* [What is required] Copy out every line that contains "More".

* [Entries]
▽
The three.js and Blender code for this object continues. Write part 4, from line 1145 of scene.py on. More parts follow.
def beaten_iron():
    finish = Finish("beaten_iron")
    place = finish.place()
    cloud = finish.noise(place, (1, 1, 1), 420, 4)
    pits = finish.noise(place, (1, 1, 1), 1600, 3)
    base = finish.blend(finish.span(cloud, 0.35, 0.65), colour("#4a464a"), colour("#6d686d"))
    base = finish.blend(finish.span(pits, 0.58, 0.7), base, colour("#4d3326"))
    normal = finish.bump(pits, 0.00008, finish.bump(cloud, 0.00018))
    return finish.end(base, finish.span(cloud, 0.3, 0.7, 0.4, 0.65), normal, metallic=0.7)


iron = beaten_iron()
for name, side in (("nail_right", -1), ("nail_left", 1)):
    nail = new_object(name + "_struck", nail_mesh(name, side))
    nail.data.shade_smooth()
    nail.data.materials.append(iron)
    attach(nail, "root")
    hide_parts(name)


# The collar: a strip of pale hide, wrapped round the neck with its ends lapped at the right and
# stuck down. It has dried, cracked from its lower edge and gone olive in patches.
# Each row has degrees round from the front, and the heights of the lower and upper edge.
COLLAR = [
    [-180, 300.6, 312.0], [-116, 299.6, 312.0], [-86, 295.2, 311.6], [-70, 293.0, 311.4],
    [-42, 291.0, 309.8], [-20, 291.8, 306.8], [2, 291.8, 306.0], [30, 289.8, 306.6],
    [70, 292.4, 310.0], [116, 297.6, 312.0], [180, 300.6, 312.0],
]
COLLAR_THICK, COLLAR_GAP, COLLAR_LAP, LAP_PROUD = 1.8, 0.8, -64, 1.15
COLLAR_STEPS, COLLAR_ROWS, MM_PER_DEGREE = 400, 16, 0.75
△
▽
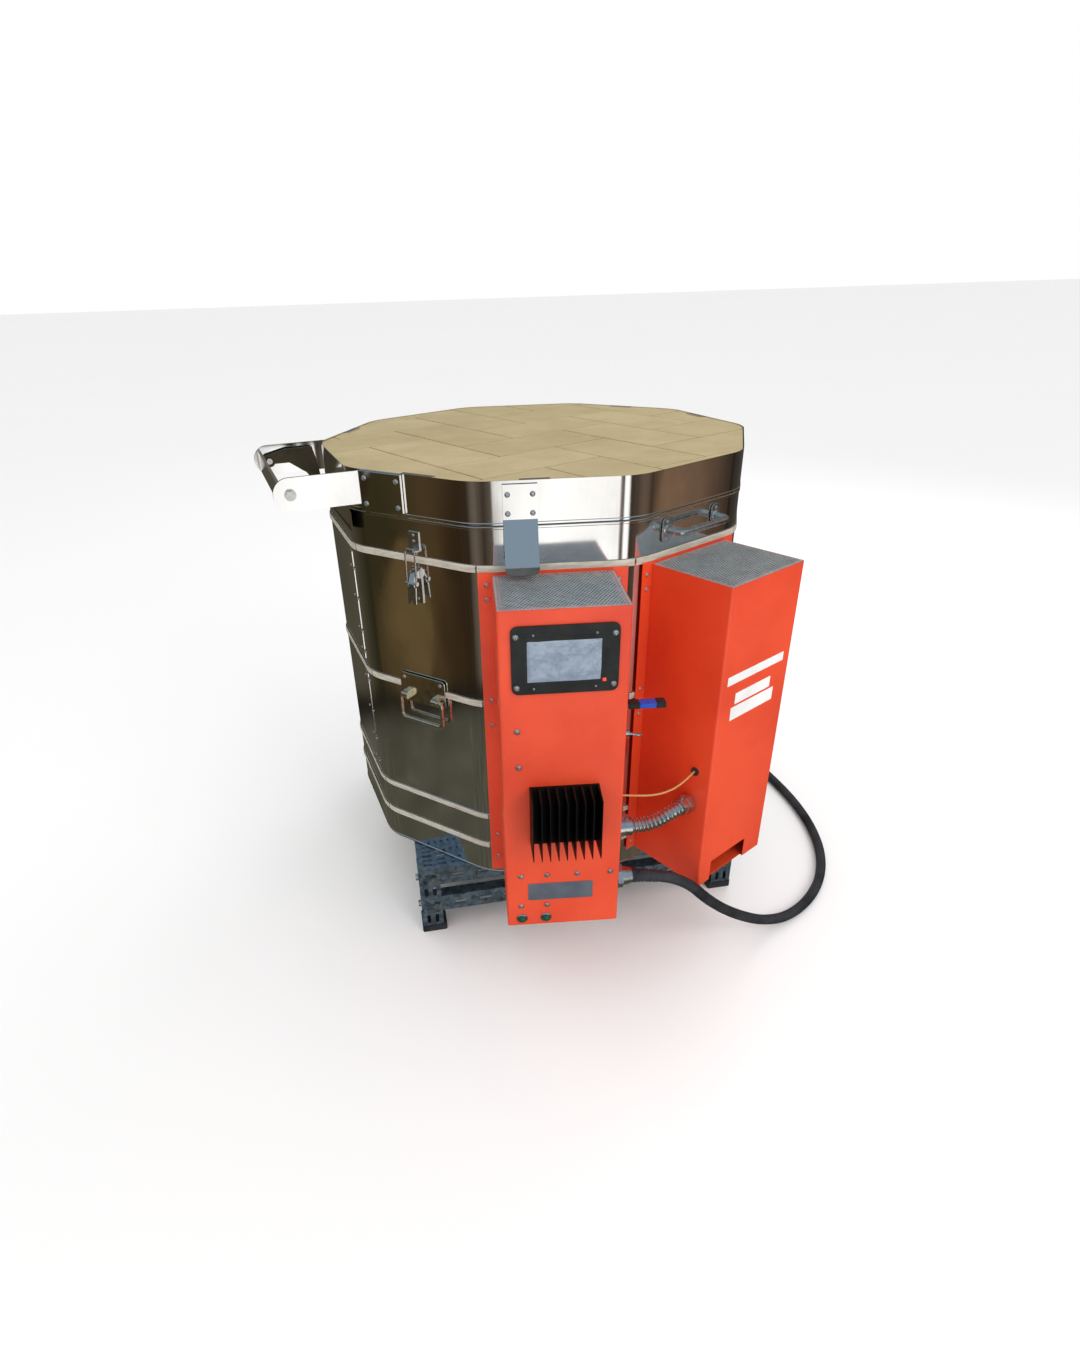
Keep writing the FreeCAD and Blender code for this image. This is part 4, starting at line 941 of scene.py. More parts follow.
△
* [Finished exercise]
The three.js and Blender code for this object continues. Write part 4, from line 1145 of scene.py on. More parts follow.
Keep writing the FreeCAD and Blender code for this image. This is part 4, starting at line 941 of scene.py. More parts follow.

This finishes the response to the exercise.